Dizon believes tensions between campus police and students, faculty and staff can’t be fixed by simple reforms such as modifying uniforms to appear less intimidating, as some campuses have done. Efforts to improve these situations should be driven by senior leadership, he said.
The anonymous employee at Queens College said some public safety officers are now wary about entering Delany Hall after Koutsidis’s demotion because they don’t trust the people who work there.
The distrust is mutual.
Aysa Gray, interim director of CERRU, said it seems like a “conflict of interest” that the same people tasked with protecting Delany Hall previously singled out one of its occupants in a petition.
She also noted that other recent racial incidents have put her and her colleagues on edge and underscored their concerns about their safety on campus.
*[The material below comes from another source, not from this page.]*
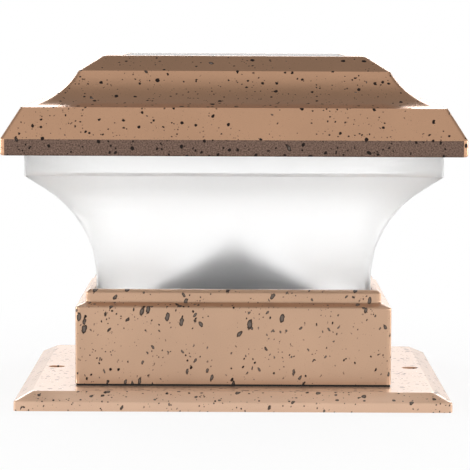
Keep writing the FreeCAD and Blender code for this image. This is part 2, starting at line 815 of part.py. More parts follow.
nodes = {
    "mounting_flange": mounting_flange(),
    "base_gasket": base_gasket(),
    "base_housing": base_housing(),
    "post_pads": post_pads(),
    "base_screws": base_screws(),
    "lens_gasket": lens_gasket(),
    "lens": lens(),
    "rim_seal": rim_seal(),
    "reflector": reflector(),
    "reflector_screws": reflector_screws(),
    "roof_cap": roof_cap(),
    "panel_seal": panel_seal(),
    "solar_board": solar_board(),
    "solar_cells": solar_cells(),
    "cell_ribbons": cell_ribbons(),
    "panel_cover": panel_cover(),
    "battery_tray": battery_tray(),
    "tray_screws": tray_screws(),
    "hinge_pin": hinge_pin(),
    "battery_door": battery_door(),
    "battery_cell": battery_cell(),
    "contact_plate": contact_plate(),
    "contact_spring": contact_spring(),
    "circuit_board": circuit_board(),
    "board_screws": board_screws(),
    "driver_chip": driver_chip(),
    "inductor": inductor(),
    "led": led(),
    "led_cover": led_cover(),
    "switch_body": switch_body(),
    "switch_slider": switch_slider(),
    "battery_lead_red": battery_lead(-1, "battery_lead_red"),
    "battery_lead_black": battery_lead(1, "battery_lead_black"),
    "panel_lead_red": panel_lead(-1, "panel_lead_red"),
    "panel_lead_black": panel_lead(1, "panel_lead_black"),
}

os.makedirs("parts", exist_ok=True)
for name, shape in nodes.items():
    shape.exportStep("parts/" + name + ".step")
    box = shape.BoundBox
    print(f"{name:20s} solids {len(shape.Solids)} valid {shape.isValid()} volume {shape.Volume:9.1f}"
          f" z {box.ZMin:7.2f} {box.ZMax:7.2f} x {box.XMin:7.2f} {box.XMax:7.2f}")
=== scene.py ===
# %% [markdown]
# # A solar post cap light, dressed for the camera
# The shapes of this lamp are already solid: a cast roof that lifts off, a frosted lens, a box that
# goes over a timber post. This lesson gives them their finishes, adds the small parts and marks that
# are too fine for the solids, and sets up a pale studio with the camera.
#
# Everything is in metres, and the lamp stands where its solids stand. So the first cell loads them,
# notes how much room they fill, and reads from them every height that a finish depends on.

# %% Load the lamp's solids
import math

import bmesh
import bpy
from mathutils import Matrix, Vector


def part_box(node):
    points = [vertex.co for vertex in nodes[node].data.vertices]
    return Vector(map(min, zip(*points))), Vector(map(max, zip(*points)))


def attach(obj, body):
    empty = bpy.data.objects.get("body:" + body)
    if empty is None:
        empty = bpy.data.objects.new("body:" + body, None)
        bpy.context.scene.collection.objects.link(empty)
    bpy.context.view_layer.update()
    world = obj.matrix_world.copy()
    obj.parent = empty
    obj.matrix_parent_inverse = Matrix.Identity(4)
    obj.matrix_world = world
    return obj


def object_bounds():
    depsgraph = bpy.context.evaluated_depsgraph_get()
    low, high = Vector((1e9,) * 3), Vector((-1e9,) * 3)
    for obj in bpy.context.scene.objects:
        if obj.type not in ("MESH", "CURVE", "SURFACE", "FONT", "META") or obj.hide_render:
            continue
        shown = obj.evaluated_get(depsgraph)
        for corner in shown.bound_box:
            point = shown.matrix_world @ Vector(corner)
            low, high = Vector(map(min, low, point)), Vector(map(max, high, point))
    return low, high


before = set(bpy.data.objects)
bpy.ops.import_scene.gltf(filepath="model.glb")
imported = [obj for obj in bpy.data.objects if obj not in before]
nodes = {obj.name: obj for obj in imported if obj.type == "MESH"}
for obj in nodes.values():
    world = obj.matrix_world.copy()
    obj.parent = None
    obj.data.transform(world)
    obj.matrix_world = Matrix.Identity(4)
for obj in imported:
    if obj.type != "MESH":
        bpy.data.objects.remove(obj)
solids_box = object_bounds()

MM = 0.001
sides = [round(side / MM, 1) for side in solids_box[1] - solids_box[0]]
print("loaded", len(nodes), "pieces,", sides, "mm")

# %% [markdown]
# ## Node trees written as sums
# A finish is a small program of shader nodes. Linking them by hand takes a page for one formula, so
# three classes do the wiring. `Field` is one output socket, a value that varies over the surface, and
# arithmetic on it adds Math nodes. `Graph` is a node tree: its `node` method makes any other node from
# its type, its settings and what goes into its sockets. A colour never goes through a Math node,
# because that would turn it grey, so colours are mixed by `Graph.mix`. `Finish` is a material's graph.

# %% Classes that wire nodes
class Field:
    """A value that varies over a surface: one output socket of a graph's nodes."""

    def __init__(self, graph, socket):
        self.graph = graph
        self.socket = socket

    def math(self, operation, *values):
        return self.graph.node("Math", {"operation": operation}, dict(enumerate(values)))

    def __add__(self, other):
        return self.math("ADD", self, other)

    def __sub__(self, other):
        return self.math("SUBTRACT", self, other)

    def __rsub__(self, other):
        return self.math("SUBTRACT", other, self)

    def __mul__(self, other):
        return self.math("MULTIPLY", self, other)

    def __truediv__(self, other):
        return self.math("DIVIDE", self, other)

    def __pow__(self, other):
        return self.math("POWER", self, other)

    def __lt__(self, other):
        return self.math("LESS_THAN", self, other)

    def __gt__(self, other):
        return self.math("GREATER_THAN", self, other)

    __radd__ = __add__
    __rmul__ = __mul__

    def fract(self):
        return self.math("FRACT", self)

    def clamped(self):
        return self.graph.node("Clamp", {}, {"Value": self})

    def larger(self, other):
        return self.math("MAXIMUM", self, other)

    def smaller(self, other):
        return self.math("MINIMUM", self, other)

    def absolute(self):
        return self.math("ABSOLUTE", self)

    def other(self, name):
        """Another output of the same node."""
        return Field(self.graph, self.socket.node.outputs[name])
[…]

For example, Gray received a message this month from “some made up email” that called her a “cunt” and “an affirmative action hire,” among other insults.
Natanya Duncan, director of Africana studies and an associate professor of history at Queens College, received an anonymous, threatening phone call on her cellphone in January, the same month as the graffiti was discovered, calling her a “bitch” and using a racial slur.
“Where Delany is concerned, people are scared to call the campus police because we’re not sure who might be responding or not responding,” Duncan said. “I personally am nervous that they’ve been conditioned to think a certain way about the incident and about the people involved, and so some, not all but some, might just be like, ‘Oh here they go again’ … and that leaves us open to all kinds of dangers.”